9. Boards of Canada: The Campfire Headspace

I looked at Headspace's cover with all the washed out images of faces and landscapes and suddenly some of them seemed to come alive, to step out from that weird imagined collective past they seem to represent, and the ageing process that has corroded the images seems to have been overturned by something pretty spooky. And so with the music. I'm sure in a year's time everything will become clearer. But really, this year has seen me getting more into this mysterious band. Maybe it was the collective anticipation in the air, but 'Geogaddi' was a constant friend, more than the others, I don't even find it as scary or apocalyptic as some, though I kinda like the fact people have all these theories. And this album didn't disappoint...

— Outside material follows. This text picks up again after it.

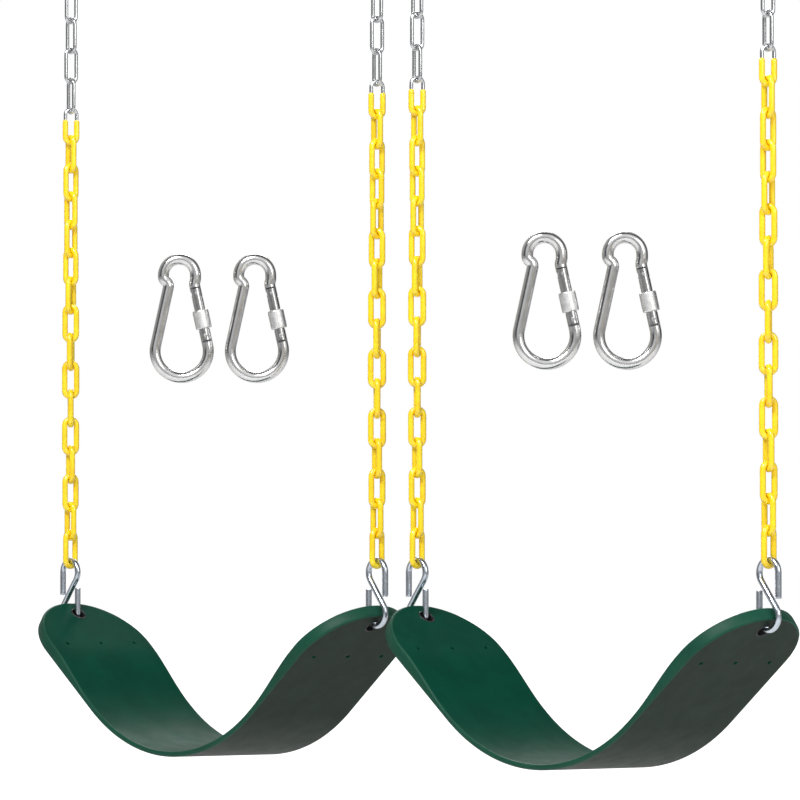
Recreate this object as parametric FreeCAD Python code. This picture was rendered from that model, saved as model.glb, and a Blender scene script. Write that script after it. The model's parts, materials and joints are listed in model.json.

Also, is this about adolescence rather than childhood now, so there's a linear progression from album to album? I don't really want to know...

10. Why? : Elephant Eyelash

I guess one could think that this comes along as some experimental hiphop, but really this sits right next to early Pavement circa 'Crooked Rain' with its playful, leftfield pop, wayward lyrics and its goofy cover collages. It's a really wonderful record, and it has its tender moments too.